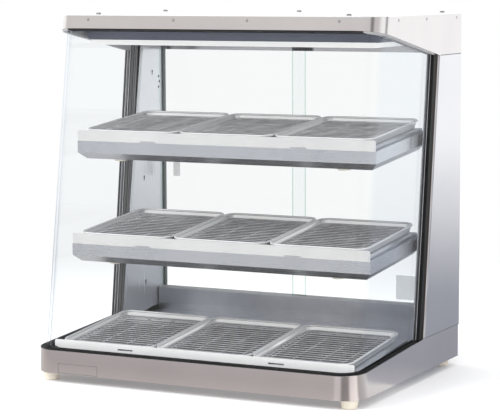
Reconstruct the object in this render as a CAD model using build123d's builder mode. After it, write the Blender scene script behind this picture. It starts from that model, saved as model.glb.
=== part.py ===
from build123d import *
import os
from math import cos, hypot, radians, sin, tan

# Countertop hot food display case with three tilted tiers of trays.
# X runs left to right seen from the front, Y to the rear, Z up, feet on Z = 0. Millimetres.

# Case
HALF_WIDTH = 315.0
FRONT_Y = -234.0
REAR_Y = 234.0
TOP_Z = 645.0
SHEET = 1.5  # outer casing sheet
THIN_SHEET = 1.2  # inner sheet parts
FOOT_HEIGHT = 16.0

# Base band: its rim rises to the rear as far as the side posts
BASE_REAR_Y = 230.0
BASE_CORNER = 43.0
RIM_FRONT_Z = 57.0

# Side posts: the front edge leans back
POST_FOOT_Y = 66.0
POST_FOOT_Z = 75.0
POST_TOP_Y = 128.5
POST_TOP_Z = 571.5
POST_LEAN = (POST_TOP_Y - POST_FOOT_Y) / (POST_TOP_Z - POST_FOOT_Z)
RIM_RISE = (POST_FOOT_Z - RIM_FRONT_Z) / (POST_FOOT_Y - FRONT_Y)
PANEL_INNER_X = 296.5
SEAL_WIDTH = 24.0
SEAL_OUTER_X = 312.5
SEAL_INNER_X = 298.0

# Bent front glass, leaning back
GLASS_THICKNESS = 5.0
GLASS_HALF_WIDTH = 306.0
GLASS_CORNER = 37.0
GLASS_REFERENCE_Z = 60.0
GLASS_REFERENCE_Y = -222.4
GLASS_LEAN = 0.15
GLASS_SEAT = 6.0  # how far the lower edge stands below the base rim
GLASS_HEAD = 10.0  # how far the upper edge stands above the canopy rim
SEAL_LIP = 1.8

# Canopy
CANOPY_CORNER = 47.0
CANOPY_TOP_Y = -144.2
CANOPY_FRONT_Y = -148.5
CANOPY_FRONT_Z = 621.0
CANOPY_LEAN = (CANOPY_TOP_Y - CANOPY_FRONT_Y) / (TOP_Z - CANOPY_FRONT_Z)
CANOPY_DROP = (CANOPY_FRONT_Z - POST_TOP_Z) / (POST_TOP_Y - CANOPY_FRONT_Y)
LID_Z = TOP_Z - SHEET
CEILING_FRONT_Y = -73.0
CEILING_REAR_Y = 200.0
CEILING_HALF_WIDTH = 290.0
CEILING_Z = 599.0
CEILING_CHAMFER = 8.4
DIFFUSER_DEPTH = 9.0
DIFFUSER_REAR_Y = 60.0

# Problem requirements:
Everything from the first line of the data through the line containing "SEAL_INNER_X = 298.0" should be echoed exactly. Add nothing.

# Complete output:
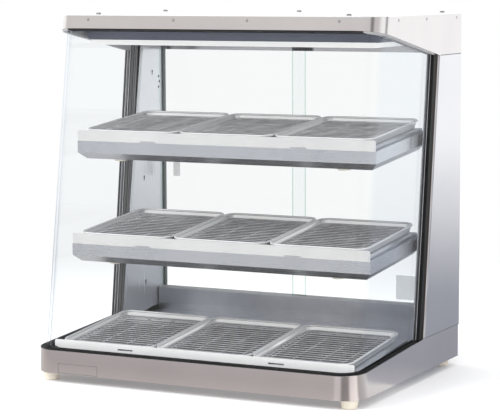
Reconstruct the object in this render as a CAD model using build123d's builder mode. After it, write the Blender scene script behind this picture. It starts from that model, saved as model.glb.
=== part.py ===
from build123d import *
import os
from math import cos, hypot, radians, sin, tan

# Countertop hot food display case with three tilted tiers of trays.
# X runs left to right seen from the front, Y to the rear, Z up, feet on Z = 0. Millimetres.

# Case
HALF_WIDTH = 315.0
FRONT_Y = -234.0
REAR_Y = 234.0
TOP_Z = 645.0
SHEET = 1.5  # outer casing sheet
THIN_SHEET = 1.2  # inner sheet parts
FOOT_HEIGHT = 16.0

# Base band: its rim rises to the rear as far as the side posts
BASE_REAR_Y = 230.0
BASE_CORNER = 43.0
RIM_FRONT_Z = 57.0

# Side posts: the front edge leans back
POST_FOOT_Y = 66.0
POST_FOOT_Z = 75.0
POST_TOP_Y = 128.5
POST_TOP_Z = 571.5
POST_LEAN = (POST_TOP_Y - POST_FOOT_Y) / (POST_TOP_Z - POST_FOOT_Z)
RIM_RISE = (POST_FOOT_Z - RIM_FRONT_Z) / (POST_FOOT_Y - FRONT_Y)
PANEL_INNER_X = 296.5
SEAL_WIDTH = 24.0
SEAL_OUTER_X = 312.5
SEAL_INNER_X = 298.0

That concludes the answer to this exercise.